Prompt — Output all of the entries below precisely as written.

* Start Records to use *

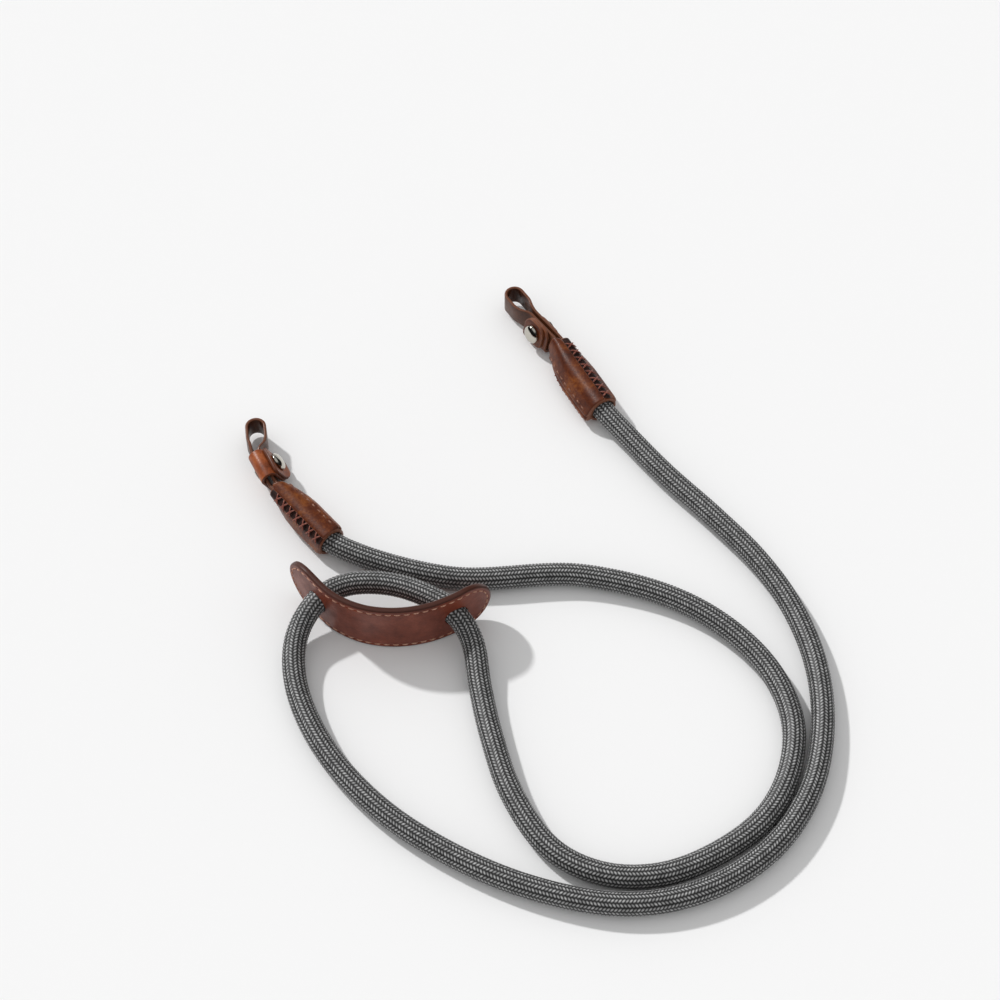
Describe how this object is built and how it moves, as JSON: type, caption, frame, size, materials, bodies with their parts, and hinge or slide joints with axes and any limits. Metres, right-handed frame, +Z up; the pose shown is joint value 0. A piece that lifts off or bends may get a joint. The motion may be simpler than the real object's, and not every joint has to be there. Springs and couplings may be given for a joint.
{
  "type": "rope neck strap for a camera",
  "caption": "Round braided rope strap laid in loose loops, threaded through a bent leather neck pad, with sewn leather sleeves and folded eyes closed by a keeper and a stud at its ends",
  "frame": {"origin": "on the surface that the strap lies on, under the middle of the box round its leather and metal pieces", "axes": "+X to the viewer's right, +Y away from the viewer, +Z up off the surface; the strap's two ends point roughly along +Y"},
  "size_m": [0.2253, 0.2797, 0.025],
  "materials": {
    "braid": "matt braid",
    "pad_leather": "satin, burnished edges",
    "sleeve_leather": "satin, pulled up lighter where it is stretched",
    "loop_leather": "satin, burnished edges",
    "nickel": "polished nickel"
  },
  "bodies": {
    "root": {"neck_pad": "pad_leather", "sleeve_left": "sleeve_leather", "loop_strap_left": "loop_leather", "keeper_left": "sleeve_leather", "stud_left": "nickel", "sleeve_right": "sleeve_leather", "loop_strap_right": "loop_leather", "keeper_right": "sleeve_leather", "stud_right": "nickel", "rope": "braid"}
  },
  "joints": []
}
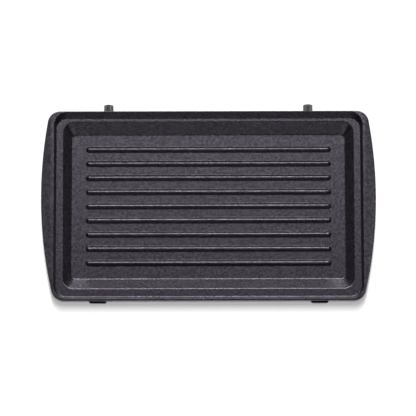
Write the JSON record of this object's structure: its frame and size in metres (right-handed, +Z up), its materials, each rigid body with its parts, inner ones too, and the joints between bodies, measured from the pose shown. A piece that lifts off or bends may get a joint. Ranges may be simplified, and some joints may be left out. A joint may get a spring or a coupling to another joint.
{
  "type": "grill plate",
  "caption": "Removable non-stick grill plate: ridged cooking recess inside a raised lip, bowed side ears, hinge pins at the back and latch tongues at the front.",
  "frame": {"origin": "centre of the heater contact ring, in the plane of its face, under the middle of the plate", "axes": "+X to the plate's right as the cook sees it, +Y to the hinge edge at the back, +Z up out of the cooking face"},
  "size_m": [0.2544, 0.1526, 0.018],
  "materials": {
    "coated_casting": "satin",
    "coated_pin": "satin",
    "coated_tongue": "satin"
  },
  "bodies": {
    "root": {"grill_plate": "coated_casting", "left_hinge_pin": "coated_pin", "right_hinge_pin": "coated_pin", "left_latch_tongue": "coated_tongue", "right_latch_tongue": "coated_tongue"}
  },
  "joints": []
}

* End Records to use *

Final answer —
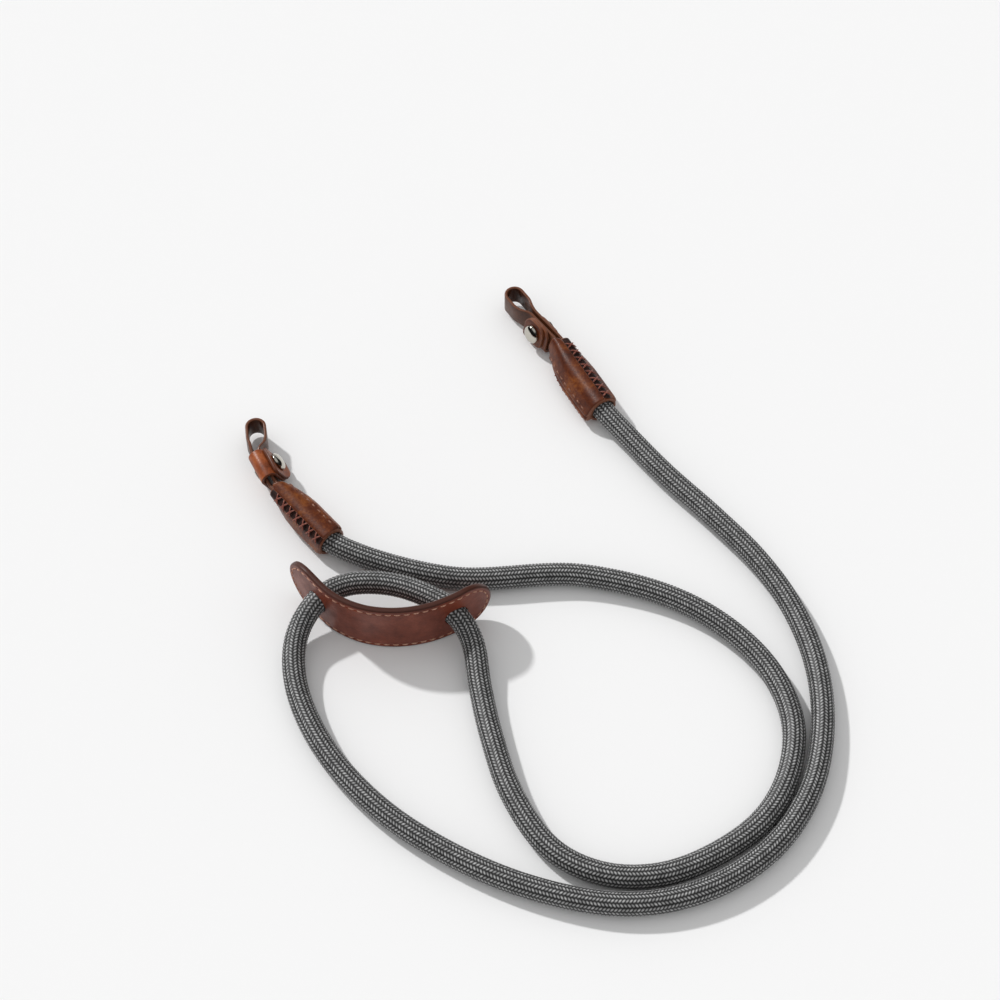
Describe how this object is built and how it moves, as JSON: type, caption, frame, size, materials, bodies with their parts, and hinge or slide joints with axes and any limits. Metres, right-handed frame, +Z up; the pose shown is joint value 0. A piece that lifts off or bends may get a joint. The motion may be simpler than the real object's, and not every joint has to be there. Springs and couplings may be given for a joint.
{
  "type": "rope neck strap for a camera",
  "caption": "Round braided rope strap laid in loose loops, threaded through a bent leather neck pad, with sewn leather sleeves and folded eyes closed by a keeper and a stud at its ends",
  "frame": {"origin": "on the surface that the strap lies on, under the middle of the box round its leather and metal pieces", "axes": "+X to the viewer's right, +Y away from the viewer, +Z up off the surface; the strap's two ends point roughly along +Y"},
  "size_m": [0.2253, 0.2797, 0.025],
  "materials": {
    "braid": "matt braid",
    "pad_leather": "satin, burnished edges",
    "sleeve_leather": "satin, pulled up lighter where it is stretched",
    "loop_leather": "satin, burnished edges",
    "nickel": "polished nickel"
  },
  "bodies": {
    "root": {"neck_pad": "pad_leather", "sleeve_left": "sleeve_leather", "loop_strap_left": "loop_leather", "keeper_left": "sleeve_leather", "stud_left": "nickel", "sleeve_right": "sleeve_leather", "loop_strap_right": "loop_leather", "keeper_right": "sleeve_leather", "stud_right": "nickel", "rope": "braid"}
  },
  "joints": []
}
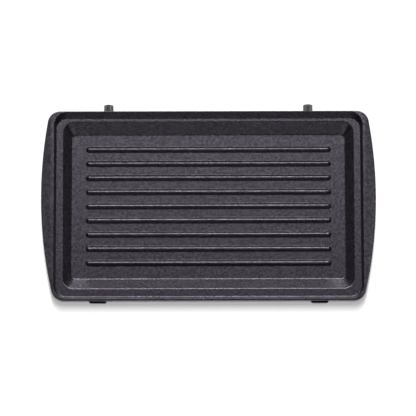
Write the JSON record of this object's structure: its frame and size in metres (right-handed, +Z up), its materials, each rigid body with its parts, inner ones too, and the joints between bodies, measured from the pose shown. A piece that lifts off or bends may get a joint. Ranges may be simplified, and some joints may be left out. A joint may get a spring or a coupling to another joint.
{
  "type": "grill plate",
  "caption": "Removable non-stick grill plate: ridged cooking recess inside a raised lip, bowed side ears, hinge pins at the back and latch tongues at the front.",
  "frame": {"origin": "centre of the heater contact ring, in the plane of its face, under the middle of the plate", "axes": "+X to the plate's right as the cook sees it, +Y to the hinge edge at the back, +Z up out of the cooking face"},
  "size_m": [0.2544, 0.1526, 0.018],
  "materials": {
    "coated_casting": "satin",
    "coated_pin": "satin",
    "coated_tongue": "satin"
  },
  "bodies": {
    "root": {"grill_plate": "coated_casting", "left_hinge_pin": "coated_pin", "right_hinge_pin": "coated_pin", "left_latch_tongue": "coated_tongue", "right_latch_tongue": "coated_tongue"}
  },
  "joints": []
}